#### DIRECTION
Give back all the data exactly, line by line.

#### SUPPLIED MATERIAL
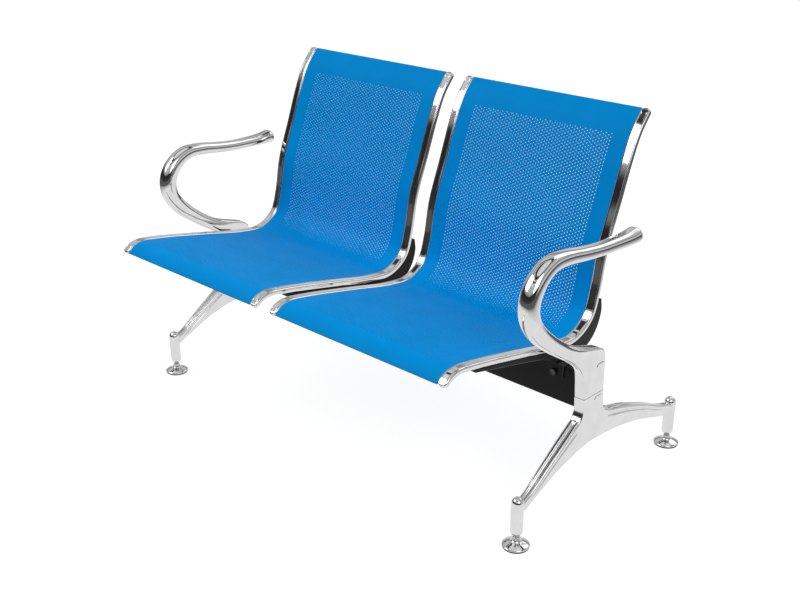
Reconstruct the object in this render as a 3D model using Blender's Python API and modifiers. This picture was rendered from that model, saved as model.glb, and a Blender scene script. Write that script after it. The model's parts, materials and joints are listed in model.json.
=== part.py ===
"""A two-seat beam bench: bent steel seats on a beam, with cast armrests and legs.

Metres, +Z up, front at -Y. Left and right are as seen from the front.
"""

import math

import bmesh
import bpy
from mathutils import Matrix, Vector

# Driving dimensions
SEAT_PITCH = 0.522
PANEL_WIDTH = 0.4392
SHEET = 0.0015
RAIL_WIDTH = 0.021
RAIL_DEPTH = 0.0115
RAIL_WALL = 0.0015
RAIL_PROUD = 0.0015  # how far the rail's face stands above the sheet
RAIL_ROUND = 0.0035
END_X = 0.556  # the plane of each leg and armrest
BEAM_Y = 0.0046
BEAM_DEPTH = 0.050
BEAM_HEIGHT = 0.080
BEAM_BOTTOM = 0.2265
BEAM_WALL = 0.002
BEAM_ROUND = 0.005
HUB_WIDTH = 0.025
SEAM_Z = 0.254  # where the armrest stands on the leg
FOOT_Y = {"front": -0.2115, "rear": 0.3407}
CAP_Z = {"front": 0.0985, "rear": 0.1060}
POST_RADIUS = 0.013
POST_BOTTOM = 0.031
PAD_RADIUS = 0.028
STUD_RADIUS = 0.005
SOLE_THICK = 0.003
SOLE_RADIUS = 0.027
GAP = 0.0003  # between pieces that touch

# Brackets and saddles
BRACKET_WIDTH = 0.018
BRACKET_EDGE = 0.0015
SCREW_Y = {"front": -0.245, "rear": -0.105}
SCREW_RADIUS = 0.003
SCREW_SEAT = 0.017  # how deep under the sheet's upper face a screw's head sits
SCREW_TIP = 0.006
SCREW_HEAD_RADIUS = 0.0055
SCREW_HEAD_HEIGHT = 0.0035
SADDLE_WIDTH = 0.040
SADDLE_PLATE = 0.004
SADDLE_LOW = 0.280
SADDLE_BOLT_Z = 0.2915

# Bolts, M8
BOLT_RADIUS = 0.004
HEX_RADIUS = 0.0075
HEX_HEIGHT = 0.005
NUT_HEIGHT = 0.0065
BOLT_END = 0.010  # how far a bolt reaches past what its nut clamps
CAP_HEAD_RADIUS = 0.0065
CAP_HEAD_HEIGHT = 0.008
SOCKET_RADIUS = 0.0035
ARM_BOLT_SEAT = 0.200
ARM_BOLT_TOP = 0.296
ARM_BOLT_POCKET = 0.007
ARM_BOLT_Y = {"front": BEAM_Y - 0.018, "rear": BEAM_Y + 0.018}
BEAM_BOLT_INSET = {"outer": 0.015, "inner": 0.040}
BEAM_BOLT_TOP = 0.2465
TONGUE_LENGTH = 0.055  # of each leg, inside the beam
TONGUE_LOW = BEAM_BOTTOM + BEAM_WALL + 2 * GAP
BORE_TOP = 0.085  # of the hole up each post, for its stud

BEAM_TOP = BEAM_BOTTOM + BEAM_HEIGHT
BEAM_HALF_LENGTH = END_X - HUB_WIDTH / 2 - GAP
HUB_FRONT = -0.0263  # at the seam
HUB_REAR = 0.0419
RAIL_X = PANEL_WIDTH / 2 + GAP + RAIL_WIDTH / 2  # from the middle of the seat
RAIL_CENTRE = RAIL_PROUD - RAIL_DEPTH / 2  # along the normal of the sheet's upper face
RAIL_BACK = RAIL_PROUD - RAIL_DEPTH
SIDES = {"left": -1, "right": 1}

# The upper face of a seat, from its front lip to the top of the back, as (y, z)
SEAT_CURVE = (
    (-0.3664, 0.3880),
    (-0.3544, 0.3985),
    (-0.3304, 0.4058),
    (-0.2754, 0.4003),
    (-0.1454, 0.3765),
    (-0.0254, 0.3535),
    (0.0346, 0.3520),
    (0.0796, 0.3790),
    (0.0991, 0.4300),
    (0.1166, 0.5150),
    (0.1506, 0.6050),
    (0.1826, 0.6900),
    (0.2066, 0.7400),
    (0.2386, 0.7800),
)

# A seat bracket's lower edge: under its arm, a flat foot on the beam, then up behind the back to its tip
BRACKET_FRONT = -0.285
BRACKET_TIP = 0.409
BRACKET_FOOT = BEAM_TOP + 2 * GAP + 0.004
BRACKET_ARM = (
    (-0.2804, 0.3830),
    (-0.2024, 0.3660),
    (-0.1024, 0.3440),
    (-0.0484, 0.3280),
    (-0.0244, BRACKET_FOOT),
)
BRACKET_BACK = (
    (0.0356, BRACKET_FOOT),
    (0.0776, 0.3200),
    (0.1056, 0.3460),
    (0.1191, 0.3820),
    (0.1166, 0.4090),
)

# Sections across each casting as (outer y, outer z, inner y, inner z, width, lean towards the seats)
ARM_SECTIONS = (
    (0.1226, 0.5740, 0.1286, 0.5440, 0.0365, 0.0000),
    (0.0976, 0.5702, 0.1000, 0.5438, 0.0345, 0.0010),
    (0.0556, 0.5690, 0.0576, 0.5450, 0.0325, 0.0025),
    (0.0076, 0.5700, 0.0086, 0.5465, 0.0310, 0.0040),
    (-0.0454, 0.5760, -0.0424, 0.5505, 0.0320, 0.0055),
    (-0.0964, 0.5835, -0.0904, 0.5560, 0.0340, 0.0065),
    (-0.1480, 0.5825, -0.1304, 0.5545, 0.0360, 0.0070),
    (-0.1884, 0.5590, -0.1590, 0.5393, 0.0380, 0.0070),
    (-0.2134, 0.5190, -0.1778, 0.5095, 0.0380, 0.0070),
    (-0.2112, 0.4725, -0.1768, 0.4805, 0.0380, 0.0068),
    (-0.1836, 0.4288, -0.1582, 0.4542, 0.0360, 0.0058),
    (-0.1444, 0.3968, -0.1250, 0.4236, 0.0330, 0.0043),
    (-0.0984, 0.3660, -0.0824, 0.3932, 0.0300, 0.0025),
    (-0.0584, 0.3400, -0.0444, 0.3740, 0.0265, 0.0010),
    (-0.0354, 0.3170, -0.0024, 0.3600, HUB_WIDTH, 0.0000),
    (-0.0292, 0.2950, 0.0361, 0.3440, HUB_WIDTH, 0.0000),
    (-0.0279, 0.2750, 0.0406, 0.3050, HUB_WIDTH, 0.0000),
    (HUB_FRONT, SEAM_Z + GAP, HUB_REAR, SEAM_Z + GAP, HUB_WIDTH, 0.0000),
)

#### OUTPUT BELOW
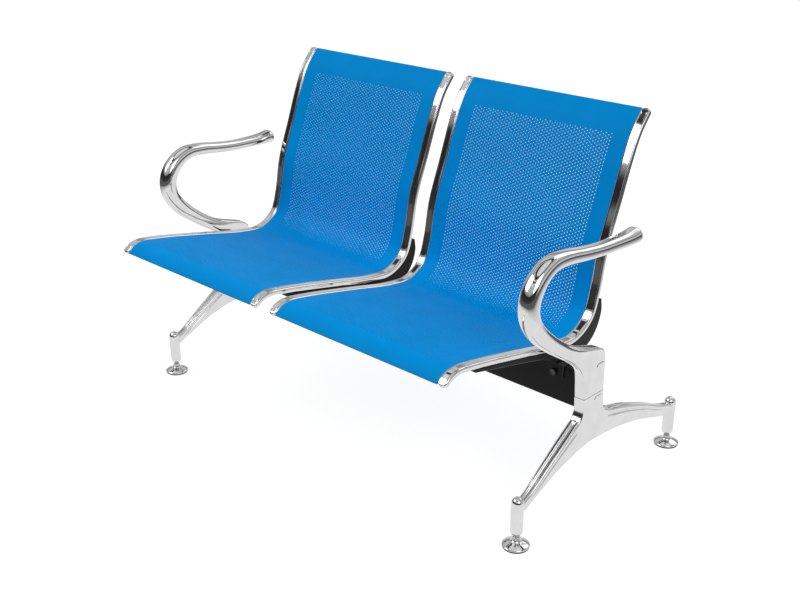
Reconstruct the object in this render as a 3D model using Blender's Python API and modifiers. This picture was rendered from that model, saved as model.glb, and a Blender scene script. Write that script after it. The model's parts, materials and joints are listed in model.json.
=== part.py ===
"""A two-seat beam bench: bent steel seats on a beam, with cast armrests and legs.

Metres, +Z up, front at -Y. Left and right are as seen from the front.
"""

import math

import bmesh
import bpy
from mathutils import Matrix, Vector

# Driving dimensions
SEAT_PITCH = 0.522
PANEL_WIDTH = 0.4392
SHEET = 0.0015
RAIL_WIDTH = 0.021
RAIL_DEPTH = 0.0115
RAIL_WALL = 0.0015
RAIL_PROUD = 0.0015  # how far the rail's face stands above the sheet
RAIL_ROUND = 0.0035
END_X = 0.556  # the plane of each leg and armrest
BEAM_Y = 0.0046
BEAM_DEPTH = 0.050
BEAM_HEIGHT = 0.080
BEAM_BOTTOM = 0.2265
BEAM_WALL = 0.002
BEAM_ROUND = 0.005
HUB_WIDTH = 0.025
SEAM_Z = 0.254  # where the armrest stands on the leg
FOOT_Y = {"front": -0.2115, "rear": 0.3407}
CAP_Z = {"front": 0.0985, "rear": 0.1060}
POST_RADIUS = 0.013
POST_BOTTOM = 0.031
PAD_RADIUS = 0.028
STUD_RADIUS = 0.005
SOLE_THICK = 0.003
SOLE_RADIUS = 0.027
GAP = 0.0003  # between pieces that touch

# Brackets and saddles
BRACKET_WIDTH = 0.018
BRACKET_EDGE = 0.0015
SCREW_Y = {"front": -0.245, "rear": -0.105}
SCREW_RADIUS = 0.003
SCREW_SEAT = 0.017  # how deep under the sheet's upper face a screw's head sits
SCREW_TIP = 0.006
SCREW_HEAD_RADIUS = 0.0055
SCREW_HEAD_HEIGHT = 0.0035
SADDLE_WIDTH = 0.040
SADDLE_PLATE = 0.004
SADDLE_LOW = 0.280
SADDLE_BOLT_Z = 0.2915

# Bolts, M8
BOLT_RADIUS = 0.004
HEX_RADIUS = 0.0075
HEX_HEIGHT = 0.005
NUT_HEIGHT = 0.0065
BOLT_END = 0.010  # how far a bolt reaches past what its nut clamps
CAP_HEAD_RADIUS = 0.0065
CAP_HEAD_HEIGHT = 0.008
SOCKET_RADIUS = 0.0035
ARM_BOLT_SEAT = 0.200
ARM_BOLT_TOP = 0.296
ARM_BOLT_POCKET = 0.007
ARM_BOLT_Y = {"front": BEAM_Y - 0.018, "rear": BEAM_Y + 0.018}
BEAM_BOLT_INSET = {"outer": 0.015, "inner": 0.040}
BEAM_BOLT_TOP = 0.2465
TONGUE_LENGTH = 0.055  # of each leg, inside the beam
TONGUE_LOW = BEAM_BOTTOM + BEAM_WALL + 2 * GAP
BORE_TOP = 0.085  # of the hole up each post, for its stud

BEAM_TOP = BEAM_BOTTOM + BEAM_HEIGHT
BEAM_HALF_LENGTH = END_X - HUB_WIDTH / 2 - GAP
HUB_FRONT = -0.0263  # at the seam
HUB_REAR = 0.0419
RAIL_X = PANEL_WIDTH / 2 + GAP + RAIL_WIDTH / 2  # from the middle of the seat
RAIL_CENTRE = RAIL_PROUD - RAIL_DEPTH / 2  # along the normal of the sheet's upper face
RAIL_BACK = RAIL_PROUD - RAIL_DEPTH
SIDES = {"left": -1, "right": 1}

# The upper face of a seat, from its front lip to the top of the back, as (y, z)
SEAT_CURVE = (
    (-0.3664, 0.3880),
    (-0.3544, 0.3985),
    (-0.3304, 0.4058),
    (-0.2754, 0.4003),
    (-0.1454, 0.3765),
    (-0.0254, 0.3535),
    (0.0346, 0.3520),
    (0.0796, 0.3790),
    (0.0991, 0.4300),
    (0.1166, 0.5150),
    (0.1506, 0.6050),
    (0.1826, 0.6900),
    (0.2066, 0.7400),
    (0.2386, 0.7800),
)

# A seat bracket's lower edge: under its arm, a flat foot on the beam, then up behind the back to its tip
BRACKET_FRONT = -0.285
BRACKET_TIP = 0.409
BRACKET_FOOT = BEAM_TOP + 2 * GAP + 0.004
BRACKET_ARM = (
    (-0.2804, 0.3830),
    (-0.2024, 0.3660),
    (-0.1024, 0.3440),
    (-0.0484, 0.3280),
    (-0.0244, BRACKET_FOOT),
)
BRACKET_BACK = (
    (0.0356, BRACKET_FOOT),
    (0.0776, 0.3200),
    (0.1056, 0.3460),
    (0.1191, 0.3820),
    (0.1166, 0.4090),
)

# Sections across each casting as (outer y, outer z, inner y, inner z, width, lean towards the seats)
ARM_SECTIONS = (
    (0.1226, 0.5740, 0.1286, 0.5440, 0.0365, 0.0000),
    (0.0976, 0.5702, 0.1000, 0.5438, 0.0345, 0.0010),
    (0.0556, 0.5690, 0.0576, 0.5450, 0.0325, 0.0025),
    (0.0076, 0.5700, 0.0086, 0.5465, 0.0310, 0.0040),
    (-0.0454, 0.5760, -0.0424, 0.5505, 0.0320, 0.0055),
    (-0.0964, 0.5835, -0.0904, 0.5560, 0.0340, 0.0065),
    (-0.1480, 0.5825, -0.1304, 0.5545, 0.0360, 0.0070),
    (-0.1884, 0.5590, -0.1590, 0.5393, 0.0380, 0.0070),
    (-0.2134, 0.5190, -0.1778, 0.5095, 0.0380, 0.0070),
    (-0.2112, 0.4725, -0.1768, 0.4805, 0.0380, 0.0068),
    (-0.1836, 0.4288, -0.1582, 0.4542, 0.0360, 0.0058),
    (-0.1444, 0.3968, -0.1250, 0.4236, 0.0330, 0.0043),
    (-0.0984, 0.3660, -0.0824, 0.3932, 0.0300, 0.0025),
    (-0.0584, 0.3400, -0.0444, 0.3740, 0.0265, 0.0010),
    (-0.0354, 0.3170, -0.0024, 0.3600, HUB_WIDTH, 0.0000),
    (-0.0292, 0.2950, 0.0361, 0.3440, HUB_WIDTH, 0.0000),
    (-0.0279, 0.2750, 0.0406, 0.3050, HUB_WIDTH, 0.0000),
    (HUB_FRONT, SEAM_Z + GAP, HUB_REAR, SEAM_Z + GAP, HUB_WIDTH, 0.0000),
)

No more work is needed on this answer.